Moana of Motunui (voiced by Auli'i Cravalho) is the distant descendant of Oceanic navigators who feels wanderlust washing over her as she hits her mid-teens. Her father, Chief Tui (Temuera Morrison), is a staunch dry land type - but an ecological disaster forces his daughter to take the initiative, along with a small canoe, and set off for far-flung shores with a crystal that can restore balance to the kingdom.

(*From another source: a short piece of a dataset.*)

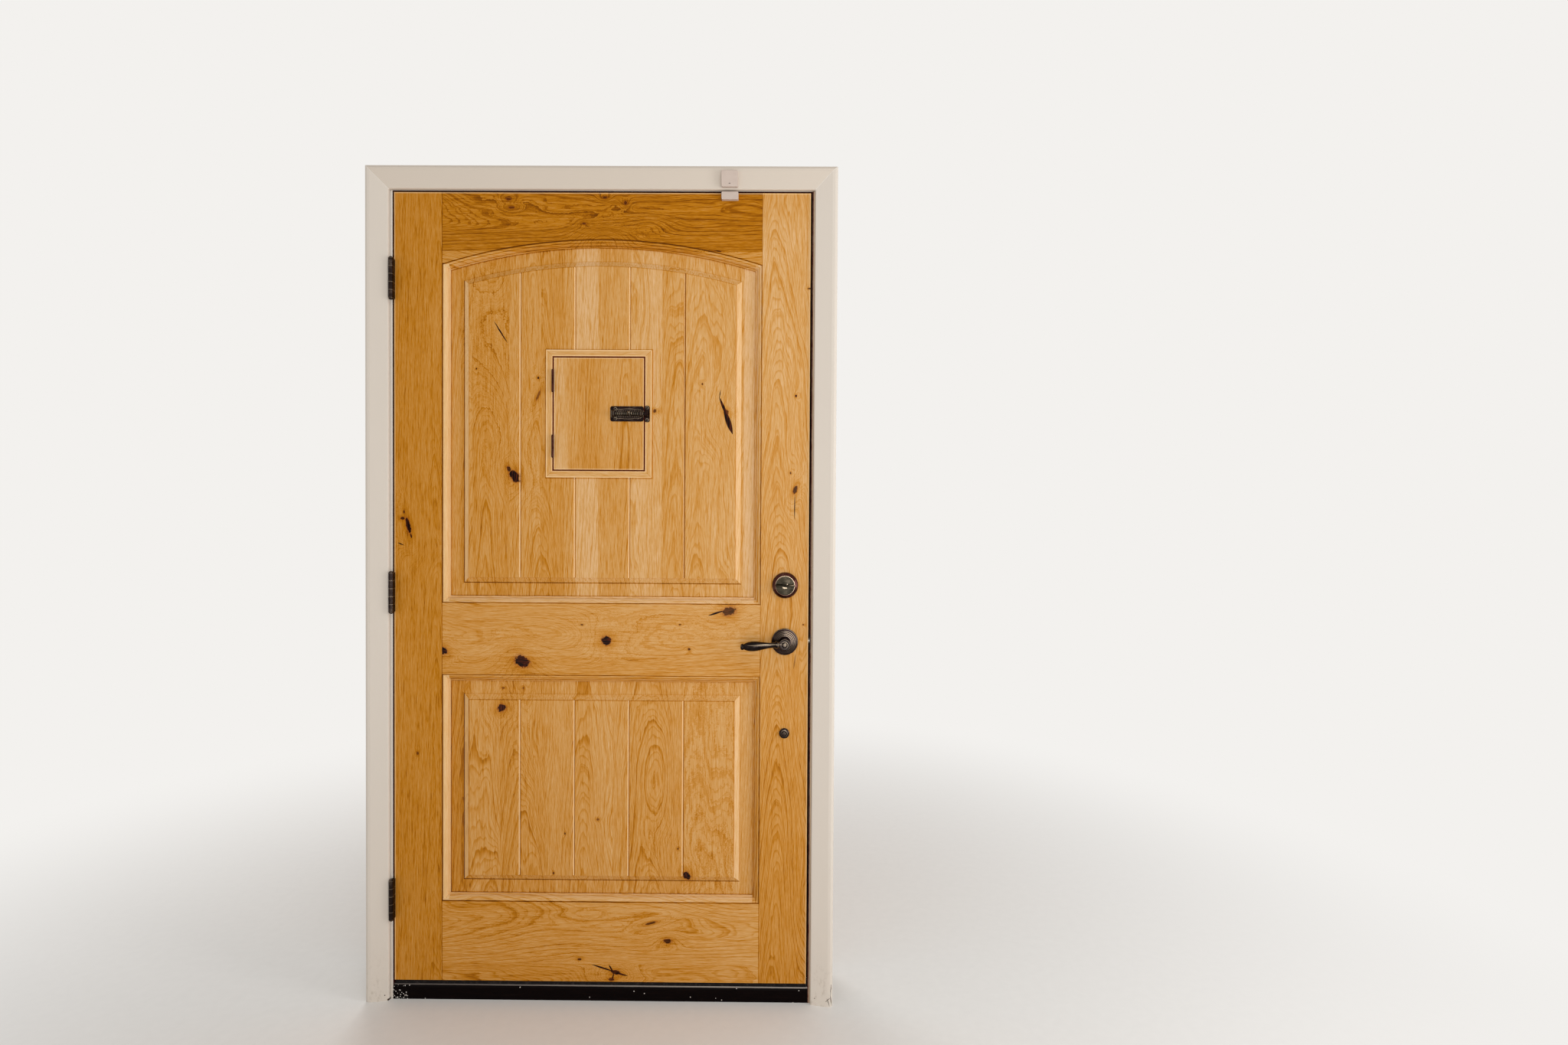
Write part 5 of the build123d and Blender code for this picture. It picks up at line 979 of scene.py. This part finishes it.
# %% Sill and sensor
skin = Finish("dark_sill")
scuff = skin.noise(skin.x * 14.0, skin.y * 120.0, skin.z * 120.0, detail=4.0, rough=0.7)
cells = {"Vector": skin.place, "Scale": 260.0}
flakes = skin.node("TexVoronoi", values=cells, out="Distance")
which = skin.node("TexVoronoi", values=cells, out="Color")
chance = skin.node("SeparateColor", values={0: which})
left_end = skin.x.fall(-0.515, -0.486)
specks = flakes.fall(0.30, 0.42) * (left_end * 0.42 + 0.004).do("GREATER_THAN", chance)
black = skin.mix(scuff.rise(0.45, 0.8), screen(5, 1, 1), screen(16, 6, 5))
skin.set(Base_Color=skin.mix(specks, black, screen(214, 208, 200)), Roughness=0.34 + scuff * 0.25,
         Specular_IOR_Level=0.05)
skin.bump(specks * 1.5 + scuff * 0.3, depth=0.00025)
dress(skin, "sill")

edge = Finish("sill_edge_wear_and_highlight")
edge_noise = edge.noise(edge.x * 22.0, edge.y * 200.0, edge.z * 200.0, detail=4.0, rough=0.7)
# The sill's edge grows brighter toward the right as a painted highlight, over noise that stands for
# wear.
bright = edge.x.rise(-0.55, 0.30) * 0.6 + edge_noise * 0.35
edge.set(Base_Color=edge.mix(bright, screen(62, 54, 52), screen(176, 168, 160)), Metallic=0.75,
         Roughness=0.36 + edge_noise * 0.2)
edge.bump(edge_noise, depth=0.0001)
dress(edge, "sill_cap")

shell = Finish("white_sensor_shell")
matt = shell.noise(scale=1500.0)
cast = shell.mix(shell.noise(scale=60.0), screen(188, 170, 158), screen(202, 186, 174))
lens = length((shell.x - 0.3270) * 0.4, shell.z - 2.0975).fall(0.0008, 0.0012)
shell.set(Base_Color=shell.mix(lens, cast, screen(90, 76, 68)), Roughness=0.5)
shell.bump(matt, depth=0.00005)
dress(shell, "sensor_body", "sensor_magnet")
print("sill and sensor ready")

# %% [markdown]
# Screws. A head could be a turned solid with a cross cut out of it, but a cut leaves slivers that
# shade badly. Here it is one grid: radius goes one way and the angle the other, and the height of
# each point is the dome minus the cross-shaped dip. All the screws of one body are one mesh.

# %% Screw heads as a grid
def grid_faces(rows, columns):
    """Four-sided faces of a grid that closes on itself along its columns."""
    row, column = np.meshgrid(np.arange(rows - 1), np.arange(columns), indexing="ij")
    near = row * columns + column
    beside = row * columns + (column + 1) % columns
    return np.stack([near, beside, beside + columns, near + columns], axis=-1).reshape(-1, 4)


def mesh_piece(name, points, faces, finish):
    """A smooth mesh object from points and faces, dressed in a finish."""
    data = bpy.data.meshes.new(name)
    data.from_pydata(points.tolist(), [], faces)
    data.validate()
    data.polygons.foreach_set("use_smooth", np.full(len(data.polygons), True))
    data.materials.append(finish.material)
    piece = bpy.data.objects.new(name, data)
    bpy.context.scene.collection.objects.link(piece)
    return piece


def metal_piece(name, points, faces, finish, body):
    """A mesh piece of the hardware, riding on a CAD body."""
    piece = mesh_piece(name, points, faces, finish)
    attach(piece, body)


HEAD_SIDES, HEAD_RINGS = 40, 14
CROSS_ARM, CROSS_REACH, CROSS_DEPTH = 0.13, 0.66, 0.55


def screw_head(radius, dome):
    """Points of one head, facing +Z at the origin, and then its middle. The height is dome
    (1 - r^2), less a dip of about half the radius where the point lies in either arm of the
    cross and within two thirds of the rim. The last ring goes down behind the plate, so the head
    has a closed edge."""
    r = np.linspace(0.02, 1.0, HEAD_RINGS)[:, None]
    angle = np.linspace(0, 2 * np.pi, HEAD_SIDES, endpoint=False)[None, :]
    x, y = r * np.cos(angle), r * np.sin(angle)
    in_arm = (CROSS_ARM - np.minimum(np.abs(x), np.abs(y))) / (0.4 * CROSS_ARM)
    dip = np.clip(in_arm, 0, 1) * np.clip((CROSS_REACH - r) / 0.10, 0, 1)
    z = dome * (1 - r ** 2) - CROSS_DEPTH * radius * dip
    x, y = x * radius, y * radius
    skirt = np.stack([x[-1], y[-1], np.full(HEAD_SIDES, -0.25 * radius)], axis=-1)
    tip = np.array([[0, 0, dome - CROSS_DEPTH * radius]])
    return np.concatenate([np.stack([x, y, z], axis=-1).reshape(-1, 3), skirt, tip])


def screws(name, heads, finish, body):
    """Heads at (place, facing, radius, turn): each is turned about its axis, laid to face its
    way, moved, and all are joined. A fan of triangles closes the middle."""
    points, faces = [], []
    start = 0
    for place, facing, radius, turned in heads:
        spin = Matrix.Rotation(math.radians(turned), 3, "Z")
        lay = Vector(facing).to_track_quat("Z", "Y").to_matrix()
        head = screw_head(radius, radius * 0.10) @ np.array(lay @ spin).T + np.array(place)
        points.append(head)
        middle = np.full(HEAD_SIDES, start + len(head) - 1)
        ring = start + np.arange(HEAD_SIDES)
        faces.extend((grid_faces(HEAD_RINGS + 1, HEAD_SIDES) + start).tolist())
        faces.extend(np.stack([middle, ring, np.roll(ring, -1)], axis=-1).tolist())
        start += len(head)
    metal_piece(name, np.concatenate(points), faces, finish, body)


print("screw heads ready")

# %% [markdown]
# The screws that show: two on the hatch bolt's plate and two on its keeper, four on each hinge
# leaf, two on each strike and faceplate, and one at each corner of the grille. Each head is given
# a turn of its own, because a fitter never leaves all the crosses in line.

# %% Screws where they show
TO_ROOM, TO_PORCH, TO_LATCH, TO_HINGES = (0, -1, 0), (0, 1, 0), (1, 0, 0), (-1, 0, 0)
SLAB_EDGE, JAMB_EDGE = 0.5335, 0.5375
LOCK_Y = -0.0361
plate_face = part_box("hatch_bolt_plate")[1][1] - 0.0016
grille_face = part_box("hatch_grille")[0][1] + 0.005

rubbed_heads = bronze("iron_rubbed_screws", warm_tone=0.45, rough=0.30, tint=screen(60, 48, 40))
for name, body, x, rise, turns in (
        ("hatch_bolt_plate_screws", "hatch_leaf", PLATE_SCREWS, PLATE_RISE, (20, 65)),
        ("hatch_keeper_screws", "door", KEEPER_SCREWS, KEEPER_RISE, (10, 50))):
    heads = [((x, plate_face, HATCH_BOLT + step), TO_ROOM, 0.0030, turned)
             for step, turned in zip((rise, -rise), turns)]
    screws(name, heads, rubbed_heads, body)

for where, low in HINGES:
    spots = [(-0.0500, low + 0.0130), (-0.0320, low + 0.0370),
             (-0.0320, low + 0.0646), (-0.0500, low + 0.0886)]
    jamb_heads = [((-JAMB_EDGE, y, z), TO_LATCH, 0.0042, 900 * z) for y, z in spots]
    door_heads = [((-SLAB_EDGE, y, z), TO_HINGES, 0.0042, 700 * z) for y, z in spots]
    screws(f"{where}_hinge_jamb_screws", jamb_heads, pins, "frame")
    screws(f"{where}_hinge_door_screws", door_heads, pins, "door")

for name, body, x, facing, finish, turn_by in (
        ("strike_screws", "frame", JAMB_EDGE, TO_HINGES, outside, 800),
        ("faceplate_screws", "door", SLAB_EDGE, TO_LATCH, steel, 900)):
    heads = [((x, LOCK_Y, z + rise), facing, 0.0034, turn_by * rise)
             for z in (LEVER_Z, DEADBOLT_Z) for rise in (-0.0215, 0.0215)]
    screws(name, heads, finish, body)
grille_heads = [((x, grille_face, z), TO_PORCH, 0.0055, 500 * x)
                for x in (-0.1272, 0.1112) for z in (1.3715, 1.6655)]
screws("grille_screws", grille_heads, iron, "door")
print("screws on the hatch, hinges, strikes, faceplates and grille")

# %% [markdown]
# The hatch bolt's plate has a raised, scalloped border. Displacing the plate would need a very
# fine mesh. A border is a round bead carried along a path instead: the path is a rounded
# rectangle whose distance from the middle swells and sinks like a row of arches.

# %% A bead along a closed path
BEAD_STEPS, BEAD_SIDES = 360, 10
BEAD_RADIUS = 0.0007
SQUARENESS = 0.4
WAVES, SWELL = 8, 0.0012


def bead(name, centre, half_width, half_height, finish, body):
    """A closed bead on a plate that faces the room. The path is a superellipse: with c and s the
    cosine and sine of t, x is c |c|^-0.6 times the half width less swell |sin(waves t)|, and z
    is the same with s and the half height. Round each point lies a circle that spans the
    outward way and the way to the room."""
    t = np.linspace(0, 2 * np.pi, BEAD_STEPS, endpoint=False)
    c, s = np.cos(t), np.sin(t)
    dip = SWELL * np.abs(np.sin(WAVES * t))
    x = np.sign(c) * np.abs(c) ** SQUARENESS * (half_width - dip)
    z = np.sign(s) * np.abs(s) ** SQUARENESS * (half_height - dip)
    out = np.stack([x / half_width, z / half_height])
    out = out / np.linalg.norm(out, axis=0)
    around = np.linspace(0, 2 * np.pi, BEAD_SIDES, endpoint=False)
    reach, lift = BEAD_RADIUS * np.cos(around), BEAD_RADIUS * np.sin(around)
    points = np.stack([centre[0] + x[:, None] + out[0][:, None] * reach,
                       centre[1] - lift + 0 * x[:, None],
                       centre[2] + z[:, None] + out[1][:, None] * reach], axis=-1).reshape(-1, 3)
    faces = grid_faces(BEAD_STEPS + 1, BEAD_SIDES) % (BEAD_STEPS * BEAD_SIDES)
    metal_piece(name, points, faces.tolist(), finish, body)
    print(name, len(faces), "faces")


# The bead takes the pale rubbed tone in full: wear on a raised edge and a painted highlight.
edge_metal = bronze("iron_border", warm_tone=1.0, rough=0.30, tint=screen(168, 150, 126))
bead("hatch_bolt_border", (0.0672, plate_face, HATCH_BOLT), 0.0370, 0.0128, edge_metal,
     "hatch_leaf")

# %% [markdown]
# The floor. The door stands free, as a part would on a studio floor. A wall behind it would hide
# the frame's back in other views, so there is only a wide disc. It is matt near the door, to hold
# the shadow, and fades to the background's own tone far out, so that no edge shows.

# %% Floor
FLOOR_SIDES, FLOOR_RINGS = 96, 12
angle = np.linspace(0, 2 * np.pi, FLOOR_SIDES, endpoint=False)
radii = np.concatenate([[0.0], np.geomspace(0.5, 14.0, FLOOR_RINGS)])[:, None]
rings = np.stack([radii * np.cos(angle), radii * np.sin(angle), 0 * radii * angle], axis=-1)

ground = Finish("studio_floor")
speckle = ground.noise(scale=40.0, detail=3.0)
ground.set(Base_Color=ground.mix(speckle, screen(226, 223, 219), screen(232, 229, 225)),
           Roughness=0.85)
glow = ground.node("Emission", values={"Color": SKY})
away = length(ground.x, ground.y).rise(0.75, 2.9)
joined = ground.node("MixShader", values={0: away, 2: glow})
ground.tree.links.new(ground.shader.outputs[0], joined.socket.node.inputs[1])
ground.tree.links.new(joined.socket, ground.out.inputs["Surface"])

floor_faces = grid_faces(FLOOR_RINGS + 1, FLOOR_SIDES).tolist()
floor = mesh_piece("floor", rings.reshape(-1, 3), floor_faces, ground)
print("floor", len(floor.data.polygons), "faces")

# %% [markdown]
# Last, the picture keeps plain settings.

# %% Finish
bpy.context.scene.view_settings.view_transform = "Standard"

There's a distinct lack of handsome princes here, and the film pushes the Disney Princess into uncharted waters in more ways than one. It was directed by two venerable masters of the form, John Musker and Ron Clements, the duo behind The Little Mermaid , The Princess and the Frog and others . A Let It Go -like heart's-desire ballad is basically a non-negotiable - and in the soaring, aspirational How Far I'll Go , Moana gets a fine one - as is the comic relief, which here takes the burly form of Maui (Dwayne Johnson ), a prank-prone Polynesian demigod who can shape-shift with a swipe of his magic fishing hook.

But other seeming cornerstones are dug up with gusto. Not least of them is the prince quota - and even Moana's official title, which in one scene she irritably clarifies isn't "princess" at all, but daughter of the chief. ("Same difference," Maui shrugs, while looking at Heihei, Moana's pet rooster. "If you wear a dress and have an animal sidekick, you're a princess.")

For the most part, Moana evolves the genre rather than rebuilding it from scratch - and its recognisably classical shape doesn't leave space for the kind of genuinely provocative ideas that ran through Zootropolis, Disney's other, different great 2016 animated feature. But it's nonetheless brimming over with spectacle and visual inventiveness.

When Moana and Maui come face to face with the Kakamora - buccaneering, coconut sprites whose ships resemble waterborne versions of the rigs from Mad Max: Fury Road - what follows is the wittiest, tensest, most fiendishly choreographed action sequence of the year. Then there's Tamatoa, a giant, Jemaine Clement-voiced crab with penchants for Bowie and bijouterie, whose own musical number, Shiny bursts and glows with glam-pop fluorescence. Set-pieces like these are where the studio's technological prowess blazes brightest, and also in the ambient effects such as waves, storms and sunbeams. What dazzles you isn't their digital ingenuity, but their beauty.

More impressively still, Moana reconciles all of this with a hand-drawn aesthetic that feels genuinely expressive and spontaneous. CG animation can be an innately icy medium, but three years into Disney's post-Frozen era, it's never felt warmer.